Right now not very much is coming out and, while 83 companies bid for licenses to explore shale gas in China’s second round of exploration tenders – with foreign companies competing for the first time – there have been concerns over viability.

North American and European companies thought they had finally broken into China’s domestic energy market by being allowed to bid. Many companies pulled out when they looked at the complexity of each sites’ extraction and there are growing suspicions some of the sites were simply an exercise in learning extraction techniques by Chinese partners.

But China also has an eye on issues like domestic pollution levels and the medium-to-long term inevitability of international carbon emission caps. A cleaner burning fuel with additional carbon capture facilities, of the sort that Sinopec is investing up to USD1 billion in a Texas clean-energy project, is the type of long-term bet it likes.

The country’s elite knows that concerns with environmental issues are increasingly a focus of public discontent as the recent environmental protests in Ningbo City, Zhejiang province over a petro-chemical plant show. And, as with the unexpected implications of the Bo Xilai debacle on the sensitive process of selecting the new Standing Committee of the Politburo, China’s rulers are leery of anything that smacks of instability.

They are also aware just how close the country is to an environmental precipice. Through the weekly announcements from government departments and party officials on higher monitoring standards, promises of increased enforcement and warnings to local government on rule-ignoring, the populace has also become more aware.

It is probably no coincidence that China’s increasingly menacing tone on disputed islands in the South and East China seas gives the population a way to vent pent up frustrations. The dispute between Japan and China over the Senkaku/Diaoyu Islands shows how quickly the principles of free trade can be sacrificed when strategic issues raise their heads.

All these exploits show how economically, strategically-minded and politically astute a player China has become, especially as the traditionally economic counterbalances of Japan, Europe and the US are, to say the least, weakened.

And that brings us to state-owned CNOOC’s USD15.1 billion bid for Canada’s Nexen which, if approved, will be China’s largest foreign business takeover to date.

This is not only about international fuel supplies but access to top-grade technology in bitumen extraction from oil sands, of which China also has plenty. China estimates the oil-soaked sands it sits on could hold as much as 14.5 billion barrels, which would be double the country’s proven oil reserves. It also estimates it has huge reserves of heavy oil and shale oil.

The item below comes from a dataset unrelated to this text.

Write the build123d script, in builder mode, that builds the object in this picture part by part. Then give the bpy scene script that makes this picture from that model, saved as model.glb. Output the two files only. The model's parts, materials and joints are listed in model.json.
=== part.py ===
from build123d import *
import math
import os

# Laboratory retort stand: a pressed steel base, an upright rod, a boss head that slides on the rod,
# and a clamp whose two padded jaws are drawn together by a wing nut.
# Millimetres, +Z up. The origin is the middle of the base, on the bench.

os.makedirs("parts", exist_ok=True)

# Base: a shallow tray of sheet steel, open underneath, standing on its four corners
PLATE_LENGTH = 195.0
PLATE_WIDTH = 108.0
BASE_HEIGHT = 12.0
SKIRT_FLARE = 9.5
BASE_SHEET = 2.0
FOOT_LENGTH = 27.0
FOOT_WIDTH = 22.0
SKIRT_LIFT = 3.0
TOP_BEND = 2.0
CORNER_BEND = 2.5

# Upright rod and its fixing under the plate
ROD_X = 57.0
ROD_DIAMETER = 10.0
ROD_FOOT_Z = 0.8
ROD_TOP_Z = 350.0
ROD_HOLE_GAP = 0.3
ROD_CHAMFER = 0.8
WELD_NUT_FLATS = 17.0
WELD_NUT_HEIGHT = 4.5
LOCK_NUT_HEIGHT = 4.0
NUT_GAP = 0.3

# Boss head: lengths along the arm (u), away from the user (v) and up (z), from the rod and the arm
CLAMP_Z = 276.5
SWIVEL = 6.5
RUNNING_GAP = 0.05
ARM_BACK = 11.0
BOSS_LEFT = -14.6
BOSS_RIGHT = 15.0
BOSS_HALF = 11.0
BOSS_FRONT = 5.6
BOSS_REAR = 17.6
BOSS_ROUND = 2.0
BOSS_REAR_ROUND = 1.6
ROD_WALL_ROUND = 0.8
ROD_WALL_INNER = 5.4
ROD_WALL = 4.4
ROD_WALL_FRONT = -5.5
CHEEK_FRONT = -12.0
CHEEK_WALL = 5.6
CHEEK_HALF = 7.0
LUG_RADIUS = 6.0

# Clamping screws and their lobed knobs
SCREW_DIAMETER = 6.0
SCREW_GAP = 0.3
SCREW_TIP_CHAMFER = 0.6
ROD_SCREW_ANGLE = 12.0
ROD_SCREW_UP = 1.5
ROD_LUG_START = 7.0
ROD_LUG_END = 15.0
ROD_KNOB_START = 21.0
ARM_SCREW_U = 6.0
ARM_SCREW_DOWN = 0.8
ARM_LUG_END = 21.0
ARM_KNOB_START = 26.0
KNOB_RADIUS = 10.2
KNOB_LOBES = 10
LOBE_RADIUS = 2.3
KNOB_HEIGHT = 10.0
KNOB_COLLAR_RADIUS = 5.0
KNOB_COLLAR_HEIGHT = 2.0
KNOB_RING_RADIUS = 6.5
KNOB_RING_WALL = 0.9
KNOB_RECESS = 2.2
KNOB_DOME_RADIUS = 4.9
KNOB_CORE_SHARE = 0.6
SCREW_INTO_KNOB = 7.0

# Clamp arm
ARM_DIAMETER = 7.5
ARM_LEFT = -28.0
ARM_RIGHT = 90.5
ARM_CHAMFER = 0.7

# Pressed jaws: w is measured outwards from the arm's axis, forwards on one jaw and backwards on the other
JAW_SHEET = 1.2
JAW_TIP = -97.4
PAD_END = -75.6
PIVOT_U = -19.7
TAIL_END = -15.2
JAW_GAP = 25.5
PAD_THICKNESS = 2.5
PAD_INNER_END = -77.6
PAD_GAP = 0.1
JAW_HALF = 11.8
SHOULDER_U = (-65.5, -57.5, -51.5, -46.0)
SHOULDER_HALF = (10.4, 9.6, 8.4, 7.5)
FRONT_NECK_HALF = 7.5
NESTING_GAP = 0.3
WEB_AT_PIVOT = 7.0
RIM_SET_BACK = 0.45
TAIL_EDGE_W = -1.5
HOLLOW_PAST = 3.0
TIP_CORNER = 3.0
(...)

But concerns that started reverberating around Wall Street, where Nexen is listed, have also made their way to Washington. With Chinese telecom firms Huawei and ZTE having recently been deemed by a congressional panel to pose a security threat to the US the hawks are out in force.

This has brought increased pressure on the Canadian government of Prime Minister Stephen Harper which wants foreign investment in its energy industry and in developing a pipeline to the west coast, as an alternative to its dependence on the US market.

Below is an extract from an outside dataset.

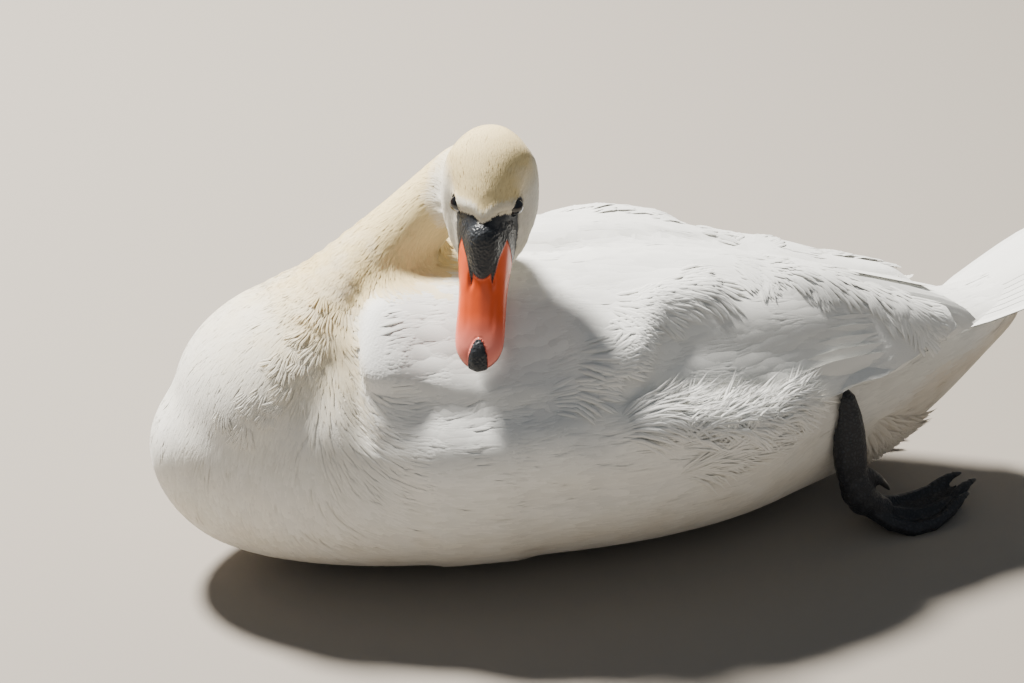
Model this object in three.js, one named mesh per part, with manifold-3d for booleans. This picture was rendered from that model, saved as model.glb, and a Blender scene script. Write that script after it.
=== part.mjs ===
// A life-size mute swan resting on its belly. Its neck is folded back, and its bill lies on the left wing.
// Millimetres, +Z up and the floor at z = 0. The breast points to -X, and the swan's left side to -Y.
import * as THREE from "three";
import { mergeVertices } from "three/addons/utils/BufferGeometryUtils.js";
import Module from "manifold-3d";

const wasm = await Module();
wasm.setup();

// ---- Driving dimensions ----

const gap = 0.3; // clearance between pieces that touch
const degrees = Math.PI / 180;
const sideOf = { left: -1, right: 1 };

// Stations of the trunk: x, half width, rise above the widest line, drop below it, height of that line.
const trunk = {
  start: -291,
  end: 430,
  fullness: { above: 0.94, below: 1 },
  rings: 20,
  sides: 22,
  stations: [
    [-262, 56, 52, 68, 112],
    [-200, 100, 88, 96, 110],
    [-100, 134, 128, 112, 112],
    [0, 148, 122, 118, 116],
    [100, 147, 120, 118, 116],
    [200, 116, 102, 109, 114],
    [250, 78, 88, 101, 112],
    [300, 60, 64, 86, 112],
    [350, 46, 40, 62, 124],
    [400, 32, 20, 32, 147],
  ],
};

// The rounder form that the folded wings give the back, in the same terms.
const cloak = {
  ...trunk,
  fullness: { above: 1.02, below: 1 },
  stations: [
    [-200, 108, 108, 94, 108],
    [-100, 138, 140, 112, 112],
    [-54, 143, 128, 116, 114],
    [0, 148, 129, 118, 116],
    [100, 148, 124, 118, 116],
    [200, 126, 111, 112, 116],
    [250, 107, 92, 104, 122],
    [300, 88, 68, 88, 130],
    [350, 68, 46, 62, 140],
    [400, 46, 20, 32, 147],
  ],
};

// Layers on it: x, half span and middle of the span in degrees round it, half thickness.
const wing = {
  start: -148,
  end: 345,
  edge: 0.45,
  rings: 16,
  sides: 12,
  slack: { left: 1, right: 1.15 }, // the left shoulder lies flatter, under the neck and bill
  droop: { left: 0, right: 15, from: 104, to: 190 }, // how far the back of a wing hangs, and where that starts
  stations: [
    [-140, 24, 54, 12],
    [-100, 28, 57, 15],
    [-60, 30, 58, 15],
    [0, 31, 58, 13],
    [100, 32, 57, 12],
    [160, 35, 54, 12],
    [200, 38, 49, 12],
    [240, 40, 47, 11],
    [290, 36, 53, 9],
    [335, 32, 55, 6],
  ],
};
const flank = {
  start: -110,
  end: 234,
  edge: 0.6,
  rings: 12,
  sides: 10,
  stations: [
    [-60, 9, 10, 3],
    [20, 15, 17, 8],
    [100, 19, 18, 11],
    [170, 20, 15, 14],
    [210, 15, 9, 13],
    [226, 9, 3, 9],
  ],
};

// Long feathers of the folded wing: root x and degrees, tip x and degrees, half width, half thickness, lift.
const quills = [
  [190, 20, 300, 19, 15, 3, 6],
  [200, 30, 336, 26, 17, 3, 6],
  [210, 42, 368, 28, 16, 3, 6],
  [220, 54, 352, 48, 16, 3, 6],
  [200, 68, 340, 68, 16, 3, 6],
];

// Neck: x, y, z, half width across the swan, half depth along it.
const neckLine = [
  [-186, 0, 30, 78, 84],
  [-190, 0, 76, 97, 98],
  [-192, 0, 118, 102, 99],
  [-181, 0, 154, 96, 92],
  [-160, 0, 188, 78, 68],
  [-138, 0, 215, 54, 47],
  [-110, 4, 246, 37, 36],
  [-78, 8, 274, 32, 32],
  [-50, 8, 301, 32, 32],
  [-34, -2, 325, 33, 32],
  [-28, -24, 332, 29, 28],
];
const neckParting = { at: [-150, 198], tilt: 42 }; // x and z, and its slope in degrees

// The head has its own frame: +X along the bill, +Z to the crown, and the origin between the eyes.
const headPlace = { x: -30.6, y: -48.8, z: 325, pitch: 50 * degrees, heading: -111.4 * degrees };
const crown = {
  start: -49,
  end: 38,
  fullness: { above: 0.94, below: 0.94 },
  rings: 11,
  sides: 12,
  stations: [
    [-39, 23, 18, 20, 8],
    [-22, 34, 27, 30, 6],
    [0, 29, 30, 30, 3],
    [14, 25, 29, 26, 2],
    [26, 19, 26, 22, 1],
    [33, 13, 22, 16, 0],
  ],
};
const cheeks = {
  start: -42,
  end: 58,
  fullness: { above: 0.9, below: 0.94 },
  rings: 11,
  sides: 12,
  stations: [
    [-34, 28, 19, 24, 1],
    [-18, 37.5, 25, 31, -1],
    [0, 39.5, 21, 31, -6],
    [14, 38.5, 17, 27, -12],
    [28, 33.5, 13, 19, -18],
    [40, 27.5, 9, 13, -22],
    [50, 22, 6, 9, -24],
  ],
};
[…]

The Investment Canada Act, however, requires foreign takeovers to provide a net benefit to the country with six factors – including the effect on jobs, competition within an industry, the degree of participation by Canadians in the business and Canada’s ability to compete globally – being considered.

Ruthless exploitation by a foreign state-owned company whose business interest could change at the whim of strategic concerns does not fit comfortably within these criteria.

Petronas, the Malaysian state oil company which has been attempting to buy Calgary-based Progress Energy Sources, has inadvertently got caught in the middle of all this. Its USD5.6 billion bid was vetoed by the Canadian government on October 19 even though Petronas is already partnering with Progress to develop a shale-gas field in British Columbia and an LNG terminal on the Pacific coast.

It seems Canada’s 11th-hour veto of the deal, according to Reuters sources, was because the government was “afraid that would tie the government’s hands when reviewing the much more controversial CND15.1 billion bid by CNOOC for Nexen”.

It also reflected other concerns. The report quoted Felix Chee, head of the China Investment Corp’s Canada office as saying: “I think there (would) be less of an issue if CNOOC … had bought an operating interest in the assets. What wasn’t expected was to buy the whole goddamn head office.”

It’s a common view more keenly focused when seen through the prism of energy security and strategic interests. As shown in Ernst & Young’s second Cleantech Matters on Global Competitiveness report, China dominates the cleantech sector in financial clout. As energy security, lower emissions and reserves become greater concerns, shale gas exploitation is close to the top of the energy agenda and it’s one of the areas European and North American companies have a technological advantage.

With western governments and corporations financially weakened, the promise of China’s cash may overcome security concerns. That’s the short term.

And whether China’s obvious realization of the dangers of climate change produces any change of heart in the upcoming climate change talks in Doha, is open to debate. That’s the short term too.